La selección mexicana de futbol volvió a defraudarme justo en el momento en que creí que las cosas serían diferentes a lo que han sido los últimos 20 años.

La derrota contra Holanda en los octavos de final de Copa del Mundo de Brasil me previno de ver a mi querida Tricolor en el tan anhelado quinto partido.

Antes de que iniciar el Mundial me negué a pensar que esta selección tenía la oportunidad de pasar la fase de grupos.

Después de realizar el peor ciclo de clasificación a una Copa del Mundo, preferí no hacerme ilusiones, no quería volver a ser lastimado.

Conforme fueron transcurriendo las jornadas en Brasil, me sucedió lo que al resto de los aficionados: me enamoré del Tri.

La personalidad del equipo mostrada en cada uno de los partidos, la entrega de sus jugadores, la pasión con la que Miguel Herrera dirigía desde la banca, me hicieron creer que esta selección estaba destinada a hacer algo grande.

Mis miedos y traumas causados por eliminaciones en los mundiales de 1994, 1998, 2002, 2006 y 2010 actuaban en mí como mecanismos de defensa para no sufrir un desencanto más.

Fue la figura de Guillermo Ochoa, el pundonor de José Juan Gallito Vázquez, la calidad de Héctor Herrera, los que me orillaron a darme una nueva oportunidad, a dejarme envolver por el sueño de querer tocar el cielo.

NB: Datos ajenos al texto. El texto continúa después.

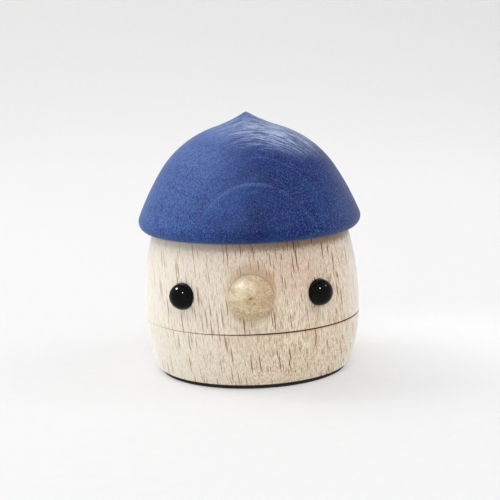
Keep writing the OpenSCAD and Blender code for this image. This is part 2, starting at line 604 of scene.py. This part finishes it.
# Colours of the wood, of what has happened to it, and of the light and shade painted on it
TAN = (0.74, 0.635, 0.50)
PALE_TAN = (0.80, 0.70, 0.56)
YELLOW_TAN = (0.84, 0.73, 0.50)
PINK_TAN = (0.80, 0.64, 0.545)
GREEN_TAN = (0.755, 0.70, 0.49)
LATE_WOOD = (0.52, 0.37, 0.235)
DARK_FIBRE = (0.46, 0.32, 0.20)
PALE_FIBRE = (0.91, 0.83, 0.69)
PORE = (0.34, 0.20, 0.115)
# Painted shade at the top of the nose's dish, and painted light at its bottom and sides
DISH_SHADE = (0.60, 0.37, 0.21)
DISH_LIGHT = (0.88, 0.80, 0.58)
# Painted shade below the cap
UNDER_CAP_SHADE = (0.60, 0.42, 0.315)
# Painted shade beside the right eye, below the cap
CHEEK_SHADE = (0.60, 0.39, 0.27)
# Painted shadow of the cap's rim
RIM_SHADOW = (0.25, 0.155, 0.095)
# Dark fringe along the seam
SEAM_FRINGE = (0.56, 0.33, 0.15)
# The seam's burnished edge, and painted shade deeper inside its gap
SOIL_AND_SHADE = (0.075, 0.027, 0.008)
# Painted light: the paler left side, which faces the light
LIT_PALE = (0.89, 0.85, 0.76)
# Painted sheen at the right edge, where the pale room shows at a grazing angle
EDGE_SHEEN = (0.86, 0.82, 0.78)
# Ray dashes on the wood's own tone, and on the painted lighter left side
RAY_HALO = ((0.53, 0.24, 0.11), (0.74, 0.60, 0.45))
FINE_RAY = ((0.17, 0.055, 0.022), (0.58, 0.43, 0.29))
LARGE_RAY = ((0.050, 0.013, 0.005), (0.50, 0.34, 0.21))


def beech_grain(tree, fibre, pores, hue):
    """The wood's own colour: tan with pink and greenish patches, late-wood lines, fibres and pores."""
    z = tree.parts(tree.point)["Z"]
    phase = tree.math("FRACT", rings(tree, tree.point, BODY_FIRST_RING))
    late = tree.times(tree.step(phase, 0.55, 0.96), tree.step(phase, 1.0, 0.97))
    cloud = tree.noise(tree.stretched(tree.point, CLOUD_WAVES))
    color = tree.mix(tree.step(cloud, 0.3, 0.7), TAN, PALE_TAN)
    color = tree.mix(tree.step(z, 20.0, 9.0, 0.0, 0.5), color, YELLOW_TAN)
    color = tree.mix(tree.step(hue, 0.5, 0.66, 0.0, 0.6), color, PINK_TAN)
    color = tree.mix(tree.step(hue, 0.5, 0.34, 0.0, 0.6), color, GREEN_TAN)
    color = tree.mix(tree.times(late, 0.22), color, LATE_WOOD)
    color = tree.mix(tree.step(fibre, 0.49, 0.60, 0.0, 0.72), color, DARK_FIBRE)
    color = tree.mix(tree.step(fibre, 0.50, 0.39, 0.0, 0.72), color, PALE_FIBRE)
    return tree.mix(tree.step(pores, 0.54, 0.66, 0.0, 0.6), color, PORE)


def beech_places(tree, color, fibre, hue, soil_and_shade):
    """Colours that belong to a place on the body, most of them painted light and shade: painted shade and
    light in the dish, painted shade under the cap and beside the right eye, a painted shadow under the rim, a
    dark fringe along the seam, the seam's burnished edge with painted shade in its gap, and a painted lighter
    left side."""
    x, _, z = tree.parts(tree.point)
    # Painted shade and painted light in the nose's dish
    dark, pale = dish_shade_and_light(tree, hue)
    color = tree.mix(dark, color, DISH_SHADE)
    color = tree.mix(pale, color, DISH_LIGHT)
    # Painted shade under the cap: warmer and darker towards the cap, less at the lit left and at the right
    # edge
    under_cap_shade = tree.times(tree.step(x, -12.0, 6.0, 0.5, 1.0), tree.step(x, 14.0, 23.0, 1.0, 0.1))
    under_cap_shade = tree.times(under_cap_shade, tree.step(z, 19.0, SEAT_Z - 4.0, 0.0, 0.36))
    color = tree.mix(under_cap_shade, color, UNDER_CAP_SHADE)
    # Painted shade beside the right eye, below the cap
    cheek_shade = tree.away_from(tree.point, (10.0, 0.0, 25.5), (1.0, 0.0, 1.0))
    color = tree.mix(tree.step(cheek_shade, 8.0, 2.0, 0.0, 0.24), color, CHEEK_SHADE)
    # Painted shadow of the cap's rim: a dark band just under it, with a ragged lower edge
    rim_shadow = tree.times_plus(fibre, 3.0, z)
    color = tree.mix(tree.step(rim_shadow, SEAT_Z - 0.8, SEAT_Z + 0.3, 0.0, 0.82), color, RIM_SHADOW)
    # A dark fringe along the seam, faint at the left and stronger towards the right
    seam_fringe = tree.times(tree.step(tree.off(z, SEAM_Z), 0.6, 0.15), tree.step(x, -14.0, 10.0, 0.04, 0.5))
    color = tree.mix(seam_fringe, color, SEAM_FRINGE)
    # The seam's burnished edge and the painted shade inside its gap
    color = tree.mix(tree.times(soil_and_shade, 0.95), color, SOIL_AND_SHADE)
    # Painted light: the left side, which faces the light, is paler
    return tree.mix(tree.step(x, 9.0, -24.0, 0.0, 0.62), color, LIT_PALE)


def beech():
    """Bare sanded beech: faint rings, fine fibres and pores, and reddish ray dashes."""
    tree = Tree("beech")
    x = tree.parts(tree.point)["X"]
    fibre = tree.noise(tree.stretched(tree.point, FIBRE_WAVES), detail=3.0, roughness=0.8)
    pores = tree.noise(tree.stretched(tree.point, PORE_WAVES), roughness=0.6)
    hue = tree.noise(tree.stretched(tree.point, HUE_WAVES), detail=4.0, roughness=0.75)
    soil_and_shade = seam_soil_and_shade(tree)
    color = beech_grain(tree, fibre, pores, hue)
    color = beech_places(tree, color, fibre, hue, soil_and_shade)

    # The rays run front to back, so they show as dashes in front and hardly at the sides
    cut_across = tree.step(tree.math("ABSOLUTE", x), 19.0, 24.0, 1.0, 0.2)
    large, large_halo, large_tone = ray_dashes(
        tree, LARGE_RAY_PITCH, reach=0.43, share=0.33, seed=3.1, strength=cut_across)
    fine, fine_halo, fine_tone = ray_dashes(
        tree, FINE_RAY_PITCH, reach=0.42, share=0.5, seed=7.7, strength=cut_across)
    # Painted light: the dashes and their halos are paler on the lit left side
    lit_left = tree.step(x, 9.0, -24.0)
    halo = tree.mix(lit_left, *RAY_HALO)
    color = tree.mix(tree.times(fine_halo, 0.25), color, halo)
    color = tree.mix(tree.times(large_halo, 0.35), color, halo)
    fine_dark = tree.times(fine, tree.step(fine_tone, 0.0, 1.0, 0.3, 0.8))
    large_dark = tree.times(large, tree.step(large_tone, 0.0, 1.0, 0.7, 1.0))
    color = tree.mix(fine_dark, color, tree.mix(lit_left, *FINE_RAY))
    color = tree.mix(large_dark, color, tree.mix(lit_left, *LARGE_RAY))
    # Painted sheen: the right edge is paler and greyer, but not in the seam's gap
    edge_sheen = tree.times(tree.step(x, 19.5, 25.0, 0.0, 0.32), tree.math("SUBTRACT", 1.0, soil_and_shade))
    color = tree.mix(edge_sheen, color, EDGE_SHEEN)

    # The dashes, and the seam's burnished edge and painted shade, are bare of the nap and the shine that the
    # sanded wood has
    bare = tree.math("MAXIMUM", tree.math("MAXIMUM", large_halo, fine_halo), soil_and_shade)
    nap = tree.times_plus(bare, -0.85, 0.85)
    shine = tree.times_plus(bare, -0.25, 0.25)
    height = tree.times_plus(large, -0.6, tree.times_plus(pores, -0.5, fibre))
    normal = tree.bump(height, 0.5, 0.06)
    return tree.finish(color, tree.step(fibre, 0.3, 0.7, 0.5, 0.64), normal, shine, nap)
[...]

Contra Holanda, la selección mexicana estuvo cinco minutos, ¡a solamente cinco minutos!, de la gloria.

Cuando parecía que esta generación de tricolores había dejado enterrados a los fantasmas del pasado, cuando parecía que tenían el carácter, las agallas, el corazón y la fuerza física suficiente para escribir historia, vino la debacle.

México entero, los mexicanos en todo el mundo, ya cantábamos el Cielito lindo cuando la calidad de los holandeses nos despertó del sueño.

Una vez más, México no supo cómo rematar a un rival al que tenía herido de muerte, no supo dar el golpe final, no supo aprovechar el momento de grandeza que le aguardaba.

El golpe ha sido emocionalmente fuerte, muy fuerte diría yo.

Esta nueva desilusión me lleva a cuestionar si el destino de fatalidad es inevitable para una selección mexicana que por más que intenta, termina por reencontrase siempre con la oscuridad de la derrota antes que con la luz de la victoria.